Though my ease is a double-edged sword. At times, in circumstances, I can find people unworthy of my attention or trust, perhaps I struggle with this - or perhaps this a worthwhile trait. I am slow to trust, and prefer to keep it that way - most often I remain in a state of unease in situations or with others. This could be a result of other factors - mere observance of personality traits. I’ve made many mistakes and sometimes even repeat them, I often do not allow myself to be entranced by circumstances.

But I can be broken. I can be hypnotized by individuals. I can be rendered to my basic desire for affection. I descend into an eased and relaxed state, where I am willing and desire to trust. I can be altered, in some sense - if I find that object of desire, although that object is usually a rarity.

Over a period of what feels like an eternity I have found peculiar set of desires. They are unlike any desires I’ve had before, and I driven by my wish to keep them close, to make them mine at all costs - even at my own mental fortitude. Often times in this walk I feel as though I’m balancing fire and I come close to burning myself, or perhaps burning my desire - in which case I’d rather burn up than allow the flame to touch my desire.
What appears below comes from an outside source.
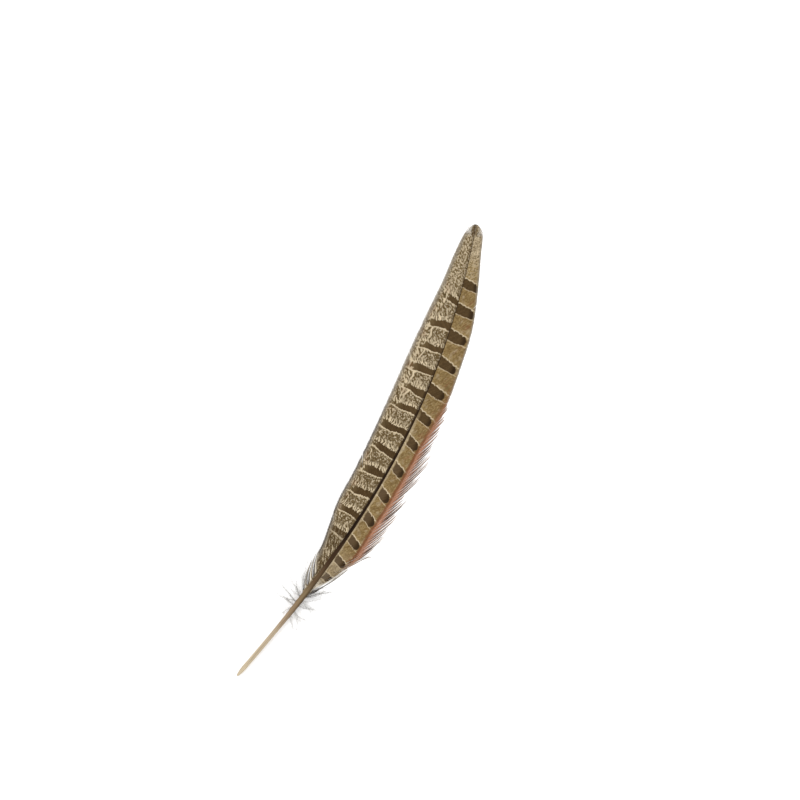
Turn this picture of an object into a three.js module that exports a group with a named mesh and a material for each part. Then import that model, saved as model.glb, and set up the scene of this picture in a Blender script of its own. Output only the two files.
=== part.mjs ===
// A tail feather of a pheasant, laid down on a level surface with its patterned upper side showing.
// Millimetres. +Z is up and the feather points along +Y, from the point of its quill to its tip.
//
// It comes apart on a bench as five pieces. The shaft is one piece: a round quill that turns into a
// rachis, which is deeper than it is wide and has a groove along its underside. A web is stripped off
// each side of the rachis: a broad one on the left and a narrow one on the right. Below the webs sits a
// tuft of down on each side. Seen from above, the whole feather bows to the right.

import * as THREE from "three";

// --- Driving dimensions ------------------------------------------------------------------------

// The shaft's middle line is one cubic curve. It starts at the point of the quill.
const SHAFT_START = new THREE.Vector3(0, 0, 0.81);
const SHAFT_START_PULL = new THREE.Vector3(18.5, 81.8, 5.4);
const SHAFT_END_PULL = new THREE.Vector3(28.8, 153.6, 5.4);
const SHAFT_END = new THREE.Vector3(0, 246.3, 0.55);

// Width of the shaft, at distances along it from the point of the quill.
const SHAFT_WIDTHS = [
  [0, 0.9],
  [3, 1.9],
  [10, 2.15],
  [26, 2.2],
  [38, 2.45],
  [49, 2.85],
  [65, 2.45],
  [87, 1.8],
  [112, 1.2],
  [144, 0.75],
  [180, 0.5],
  [250, 0.3],
];
const RACHIS_DEPTH = 1.25; // depth of the rachis, as a share of its width
const RACHIS_FROM = 40; // the round quill starts to turn into the rachis here
const RACHIS_FULL = 60; // and has turned into it here
const GROOVE_DEPTH = 0.22; // depth of the groove below, as a share of half the width
const GROOVE_SPREAD = 0.45; // half width of the groove, as an angle about the middle line, in radians

// How far each web reaches to its side of the shaft.
const BROAD_REACH = [
  [56, 3.2],
  [62, 5.2],
  [74, 7.4],
  [86, 10.6],
  [98, 13.4],
  [116, 14.6],
  [140, 15.8],
  [160, 16.2],
  [182, 15.6],
  [200, 13.9],
  [224, 9.9],
  [240, 7.1],
  [248, 4.9],
  [250, 4.1],
  [253, 1.6],
];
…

I am paralyzed by this will. I viciously claw my towards it. If I must wait for my desires, then wait I shall.


I am harmful individual. Not necessarily to others, unless my words are harmful. However I am most harmful to myself. None could be more brutal than oneself, I know this truth intimately. I feel it when I’m alone - I can no longer push it down. I can’t hold my breath in a an endless expanse of nothingness, devoid of feeling or mercy, emotion or light.

The harm that I practice gives me piece of mind, in some odd sense. Though it pains others. I often wonder why. I know that I would feel the same worry and panic that they might feel if these roles were reversed, however I cannot look upon myself in such a way. I retrace the scars I’ve made, new and old, I question my worth. I feel empty - isolated. I fear my actions push everyone away.

I fear silence, I fear loneliness, but yet it brings me peace. I feel enjoy the empty space. I feel deserving of it. Eventually, I would like to see how long I could last as truly being here. I throw on a smile and fake my way through life for people, yet when I’m alone I’m heartless and empty.

I wish something would take this weight off me. Bear my pain, at least some of it.

Surprisingly, I’ve not decided to write my final page. Not for a while at least. The last time I had any serious considerations towards how it may be written, I ended up throwing out the pages - I suppose I thought they were unworthy of sending off to an editor, or perhaps I was disappointed in my progress thus far. I’m not sure I’ll ever know. I simply did not find the strength to finish it. Or perhaps the strength was in finding more experiences?

I know the theme of the ending, it’s rather simple really - and somewhat overdone. I believe it’s a smidge of plagiarism, but that’s alright - it’s my story.

To be honest, this is a story as old as time. A misbegotten world, an inconsequential fate - I was doomed to fail from the moment I was conceived. I crave escape, I long to be rid of this voice - yet my pain ever magnifies. This feeling is soul crushing, yet I have no fear of death.